ENG: Geoffrey C. "Geoff" Davis (born October 26, 1958) is a former U.S. Representative for Kentucky's 4th congressional district, serving from 2005 to 2012. He is a member of the Republican Party. The district includes 24 counties in the northeastern part of the state, stretching from the fringes of the Louisville area to the West Virginia border. Most of its vote, however, is cast in the counties bordering Cincinnati. On December 15, 2011, Davis announced he would not seek reelection in 2012.[2] On July 31, 2012, he announced his resignation from Congress effective immediately.

 

Early life, education, and business career

Davis was born in Montreal, Canada to American parents (one of few sitting House members to be born in Quebec).

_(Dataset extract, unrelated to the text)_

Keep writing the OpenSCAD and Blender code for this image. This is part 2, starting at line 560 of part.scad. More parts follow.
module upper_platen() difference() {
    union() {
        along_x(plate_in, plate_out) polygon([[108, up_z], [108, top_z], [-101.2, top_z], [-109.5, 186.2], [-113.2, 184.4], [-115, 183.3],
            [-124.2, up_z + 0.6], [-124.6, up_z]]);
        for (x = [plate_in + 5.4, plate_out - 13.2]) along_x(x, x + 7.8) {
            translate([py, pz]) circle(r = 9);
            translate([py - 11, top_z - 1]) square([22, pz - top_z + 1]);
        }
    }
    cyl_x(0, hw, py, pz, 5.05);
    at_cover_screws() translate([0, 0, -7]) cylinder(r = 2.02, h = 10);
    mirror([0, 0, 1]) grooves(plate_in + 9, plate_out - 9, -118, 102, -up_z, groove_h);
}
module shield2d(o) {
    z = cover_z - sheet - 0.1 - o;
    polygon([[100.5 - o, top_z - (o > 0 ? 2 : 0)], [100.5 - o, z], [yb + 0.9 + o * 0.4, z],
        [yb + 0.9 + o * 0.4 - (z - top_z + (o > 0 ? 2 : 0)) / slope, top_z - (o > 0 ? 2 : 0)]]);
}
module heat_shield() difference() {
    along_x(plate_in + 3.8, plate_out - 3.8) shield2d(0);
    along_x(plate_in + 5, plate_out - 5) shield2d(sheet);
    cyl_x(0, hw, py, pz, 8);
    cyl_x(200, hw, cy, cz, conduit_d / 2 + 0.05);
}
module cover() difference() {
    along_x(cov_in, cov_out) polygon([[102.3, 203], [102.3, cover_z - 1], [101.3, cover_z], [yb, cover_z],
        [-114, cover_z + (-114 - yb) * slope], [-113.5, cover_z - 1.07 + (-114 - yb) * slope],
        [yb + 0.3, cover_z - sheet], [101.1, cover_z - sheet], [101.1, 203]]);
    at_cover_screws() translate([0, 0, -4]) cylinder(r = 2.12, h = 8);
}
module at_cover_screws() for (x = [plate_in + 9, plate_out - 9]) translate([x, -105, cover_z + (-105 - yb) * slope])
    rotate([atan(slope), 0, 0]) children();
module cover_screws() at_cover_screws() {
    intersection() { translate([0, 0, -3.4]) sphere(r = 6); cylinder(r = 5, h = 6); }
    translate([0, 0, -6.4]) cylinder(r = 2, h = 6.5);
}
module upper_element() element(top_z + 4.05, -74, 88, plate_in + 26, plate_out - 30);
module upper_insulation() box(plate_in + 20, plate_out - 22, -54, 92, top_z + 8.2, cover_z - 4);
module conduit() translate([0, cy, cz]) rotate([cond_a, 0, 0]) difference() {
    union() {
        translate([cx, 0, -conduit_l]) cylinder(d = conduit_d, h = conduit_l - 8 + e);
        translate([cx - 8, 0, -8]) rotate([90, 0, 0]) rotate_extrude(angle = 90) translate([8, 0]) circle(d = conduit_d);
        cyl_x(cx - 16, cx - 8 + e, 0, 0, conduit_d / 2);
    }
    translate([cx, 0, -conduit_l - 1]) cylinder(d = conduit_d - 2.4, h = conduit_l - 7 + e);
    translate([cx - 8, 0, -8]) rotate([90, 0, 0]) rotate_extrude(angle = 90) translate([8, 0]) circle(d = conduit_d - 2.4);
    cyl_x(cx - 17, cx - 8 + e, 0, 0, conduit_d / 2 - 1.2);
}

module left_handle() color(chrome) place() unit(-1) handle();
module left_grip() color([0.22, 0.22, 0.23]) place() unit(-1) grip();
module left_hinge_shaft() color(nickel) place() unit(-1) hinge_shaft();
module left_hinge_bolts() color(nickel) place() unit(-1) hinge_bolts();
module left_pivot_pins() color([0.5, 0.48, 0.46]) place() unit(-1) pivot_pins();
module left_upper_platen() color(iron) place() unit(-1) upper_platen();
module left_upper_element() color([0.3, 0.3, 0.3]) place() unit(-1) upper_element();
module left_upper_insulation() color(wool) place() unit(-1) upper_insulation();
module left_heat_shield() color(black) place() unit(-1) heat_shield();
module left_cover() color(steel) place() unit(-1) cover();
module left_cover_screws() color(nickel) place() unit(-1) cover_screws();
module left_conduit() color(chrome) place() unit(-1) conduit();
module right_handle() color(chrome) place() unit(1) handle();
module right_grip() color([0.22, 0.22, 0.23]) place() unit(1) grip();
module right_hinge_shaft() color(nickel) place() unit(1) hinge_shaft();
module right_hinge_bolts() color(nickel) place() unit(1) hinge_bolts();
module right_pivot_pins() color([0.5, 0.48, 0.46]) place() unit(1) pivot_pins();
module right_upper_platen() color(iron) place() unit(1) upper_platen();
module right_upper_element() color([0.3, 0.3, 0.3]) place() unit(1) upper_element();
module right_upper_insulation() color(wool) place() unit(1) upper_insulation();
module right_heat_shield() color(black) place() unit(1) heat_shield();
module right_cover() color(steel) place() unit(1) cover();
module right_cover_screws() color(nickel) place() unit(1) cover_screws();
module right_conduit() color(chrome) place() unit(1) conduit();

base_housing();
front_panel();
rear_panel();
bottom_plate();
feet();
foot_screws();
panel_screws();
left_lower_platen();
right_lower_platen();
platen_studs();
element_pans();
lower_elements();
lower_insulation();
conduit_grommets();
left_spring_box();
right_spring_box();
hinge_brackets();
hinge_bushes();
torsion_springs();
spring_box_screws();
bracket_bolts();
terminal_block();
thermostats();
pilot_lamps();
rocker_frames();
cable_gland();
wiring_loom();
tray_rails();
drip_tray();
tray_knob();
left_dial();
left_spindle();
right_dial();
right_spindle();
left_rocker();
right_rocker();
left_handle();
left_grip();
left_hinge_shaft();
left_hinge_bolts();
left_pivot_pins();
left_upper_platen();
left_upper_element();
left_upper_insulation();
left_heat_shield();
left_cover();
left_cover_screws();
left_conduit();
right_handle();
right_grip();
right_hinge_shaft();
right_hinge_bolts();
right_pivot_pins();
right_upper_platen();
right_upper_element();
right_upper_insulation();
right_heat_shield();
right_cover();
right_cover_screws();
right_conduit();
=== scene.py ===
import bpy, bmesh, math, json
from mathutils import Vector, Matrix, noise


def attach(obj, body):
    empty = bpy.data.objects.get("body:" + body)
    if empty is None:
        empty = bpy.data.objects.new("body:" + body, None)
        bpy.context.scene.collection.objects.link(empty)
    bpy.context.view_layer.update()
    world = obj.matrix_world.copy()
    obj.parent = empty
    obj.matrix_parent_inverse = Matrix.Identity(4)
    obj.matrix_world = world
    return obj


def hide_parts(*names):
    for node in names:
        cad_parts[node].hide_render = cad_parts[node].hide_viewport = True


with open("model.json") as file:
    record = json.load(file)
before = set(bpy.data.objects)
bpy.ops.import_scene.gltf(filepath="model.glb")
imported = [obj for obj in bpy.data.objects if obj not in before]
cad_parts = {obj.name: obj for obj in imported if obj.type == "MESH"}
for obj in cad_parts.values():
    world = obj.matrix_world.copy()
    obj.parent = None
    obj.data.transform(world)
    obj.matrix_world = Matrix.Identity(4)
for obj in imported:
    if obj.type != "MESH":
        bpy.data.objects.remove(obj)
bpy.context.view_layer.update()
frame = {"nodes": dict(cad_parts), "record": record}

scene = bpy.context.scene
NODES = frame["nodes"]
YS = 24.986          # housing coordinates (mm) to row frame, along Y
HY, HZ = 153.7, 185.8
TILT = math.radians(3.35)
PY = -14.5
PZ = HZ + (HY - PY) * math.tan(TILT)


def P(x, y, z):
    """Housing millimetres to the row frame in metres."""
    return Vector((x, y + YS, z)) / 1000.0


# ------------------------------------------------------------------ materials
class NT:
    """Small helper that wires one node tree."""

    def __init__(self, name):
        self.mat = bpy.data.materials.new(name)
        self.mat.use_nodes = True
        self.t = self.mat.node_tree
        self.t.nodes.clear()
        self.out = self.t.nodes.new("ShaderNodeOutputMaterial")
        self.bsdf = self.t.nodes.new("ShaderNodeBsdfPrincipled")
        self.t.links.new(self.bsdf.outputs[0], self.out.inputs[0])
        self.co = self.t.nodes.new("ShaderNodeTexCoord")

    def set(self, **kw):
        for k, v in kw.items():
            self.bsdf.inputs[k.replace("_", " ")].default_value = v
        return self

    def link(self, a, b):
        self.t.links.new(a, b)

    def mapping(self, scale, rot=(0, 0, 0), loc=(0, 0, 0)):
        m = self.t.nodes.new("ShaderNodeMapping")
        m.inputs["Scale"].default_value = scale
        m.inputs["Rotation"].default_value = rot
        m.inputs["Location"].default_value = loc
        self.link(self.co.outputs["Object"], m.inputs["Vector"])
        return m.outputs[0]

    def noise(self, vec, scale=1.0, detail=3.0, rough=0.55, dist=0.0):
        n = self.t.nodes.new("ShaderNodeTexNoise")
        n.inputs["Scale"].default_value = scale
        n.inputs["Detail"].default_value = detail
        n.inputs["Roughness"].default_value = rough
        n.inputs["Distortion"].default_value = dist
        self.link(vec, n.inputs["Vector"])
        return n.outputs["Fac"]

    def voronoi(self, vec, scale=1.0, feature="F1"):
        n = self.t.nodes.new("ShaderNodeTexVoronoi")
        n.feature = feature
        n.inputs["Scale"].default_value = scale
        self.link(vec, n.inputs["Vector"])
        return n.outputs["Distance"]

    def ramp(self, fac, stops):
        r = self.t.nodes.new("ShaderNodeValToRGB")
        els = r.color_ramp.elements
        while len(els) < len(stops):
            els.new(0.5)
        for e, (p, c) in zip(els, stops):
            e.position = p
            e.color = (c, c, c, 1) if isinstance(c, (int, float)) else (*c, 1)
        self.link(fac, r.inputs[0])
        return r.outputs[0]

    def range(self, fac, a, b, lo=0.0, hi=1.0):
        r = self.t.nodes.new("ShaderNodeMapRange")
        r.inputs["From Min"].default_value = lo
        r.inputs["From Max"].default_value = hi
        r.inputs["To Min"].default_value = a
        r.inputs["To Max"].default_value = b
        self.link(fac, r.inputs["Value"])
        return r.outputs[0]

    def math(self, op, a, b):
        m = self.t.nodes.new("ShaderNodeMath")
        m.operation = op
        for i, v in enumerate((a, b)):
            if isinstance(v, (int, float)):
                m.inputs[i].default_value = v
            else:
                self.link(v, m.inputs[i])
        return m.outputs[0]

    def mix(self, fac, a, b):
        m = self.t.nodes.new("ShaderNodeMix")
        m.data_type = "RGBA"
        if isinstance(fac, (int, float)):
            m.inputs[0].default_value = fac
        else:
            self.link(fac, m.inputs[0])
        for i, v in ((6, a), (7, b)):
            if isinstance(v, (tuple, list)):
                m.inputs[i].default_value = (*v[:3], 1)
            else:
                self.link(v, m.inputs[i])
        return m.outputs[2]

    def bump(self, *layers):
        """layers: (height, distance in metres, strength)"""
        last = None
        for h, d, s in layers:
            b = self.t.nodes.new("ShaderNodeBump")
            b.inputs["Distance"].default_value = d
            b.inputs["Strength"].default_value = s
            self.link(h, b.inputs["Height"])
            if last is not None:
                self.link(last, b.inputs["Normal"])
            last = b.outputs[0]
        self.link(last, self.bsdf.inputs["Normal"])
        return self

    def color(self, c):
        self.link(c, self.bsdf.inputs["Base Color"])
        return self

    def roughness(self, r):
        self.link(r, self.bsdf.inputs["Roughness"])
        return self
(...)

After graduating from high school, he enlisted in the United States Army and later received an appointment to the United States Military Academy at West Point. At West Point, Davis studied national security and international affairs, as well as the Arabic language. In the U.S. Army he served as an aviation officer, eventually becoming an Assault Helicopter Flight Commander in the 82nd Airborne Division. Davis also ran U.S. Army aviation operations for peace enforcement between Israel and Egypt. During his U.S. Army career, he attained both Senior Parachutist and Ranger qualification.

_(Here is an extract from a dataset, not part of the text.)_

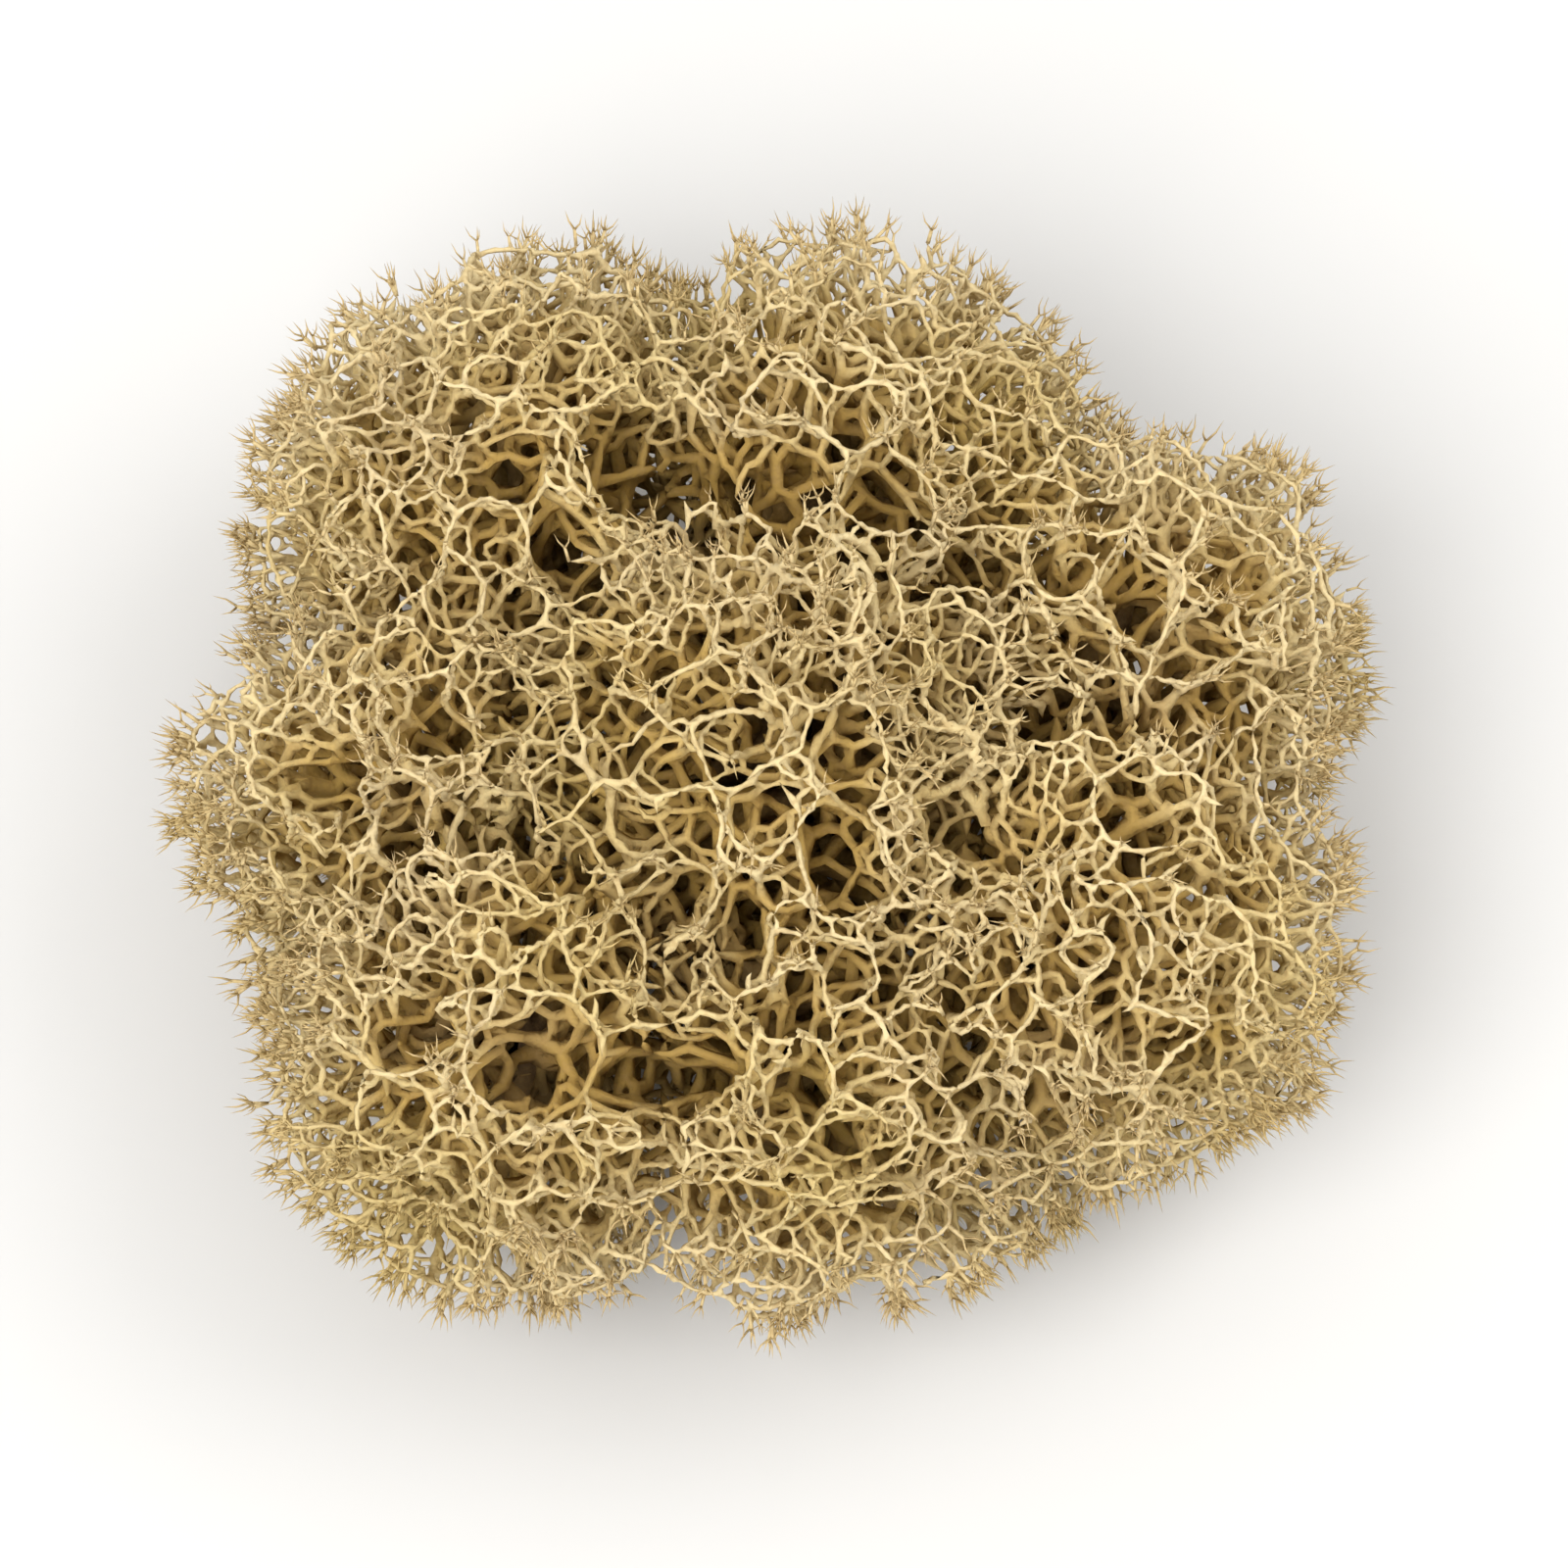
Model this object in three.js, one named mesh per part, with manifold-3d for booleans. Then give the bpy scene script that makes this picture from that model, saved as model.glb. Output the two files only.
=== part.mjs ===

Before running for the U.S. House of Representatives, he owned a consulting firm specializing in lean manufacturing and systems integration.

U.S. House of Representatives - 2010

Davis campaigning with Sen. Rand Paul, Sen. Jim DeMint and Rep. Ron Paul in 2010

Davis was challenged by Democrat John Waltz, whom he defeated with 69% of the votes cast.

 

Tenure

Davis has a solidly conservative voting record; according to his congressional website, he has positioned himself as pro-life and in favor of industrial deregulation.

In November, 2005, Davis made headlines for his response to Pennsylvania representative John Murtha's call for withdrawal from Iraq, saying, "Ayman Zawahiri, Osama bin Laden's deputy, as well as Abu Musab Zarqawi, have made it quite clear in their internal propaganda that they cannot win unless they can drive the Americans out. And they know that they can't do that there, so they've brought the battlefield to the halls of Congress. And, frankly, the liberal leadership have put politics ahead of sound, fiscal and national security policy. And what they have done is cooperated with our enemies and are emboldening our enemies." Davis faced harsh criticism for his remarks, including, for example, from the Democratic Veterans of Northern Kentucky, and sparked a drive led by national Democratic Party leaders to get Ken Lucas to run against him in 2006.

Davis is a staunch advocate of a federal prohibition of online poker. In 2006, he supported H.R. 4411, the Goodlatte-Leach Internet Gambling Prohibition Act. In 2008, he opposed H.R. 5767, the Payment Systems Protection Act (a bill that sought to place a moratorium on enforcement of the Unlawful Internet Gambling Enforcement Act while the U.S. Treasury Department and the Federal Reserve defined "unlawful Internet gambling").

In October 2009, Congressman Davis filed the REINS (Regulations from the Executive In Need of Scrutiny) Act which would give Congress an up or down vote on major rules. On December 7, 2011, the bill was passed in the House. The President has threatened to veto it if it comes to his desk.

In 2011, Davis voted for the National Defense Authorization Act for Fiscal Year 2012 as part of a controversial provision that allows the government and the military to indefinitely detain American citizens and others without trial. 

 

Resignation

On July 31, 2012, Geoff Davis resigned from Congress due to family health issues, effective immediately. Governor Steve Beshear called for a special election to fill the seat to occur the same day as the general election in November, which would allow the winner to be sworn in immediately.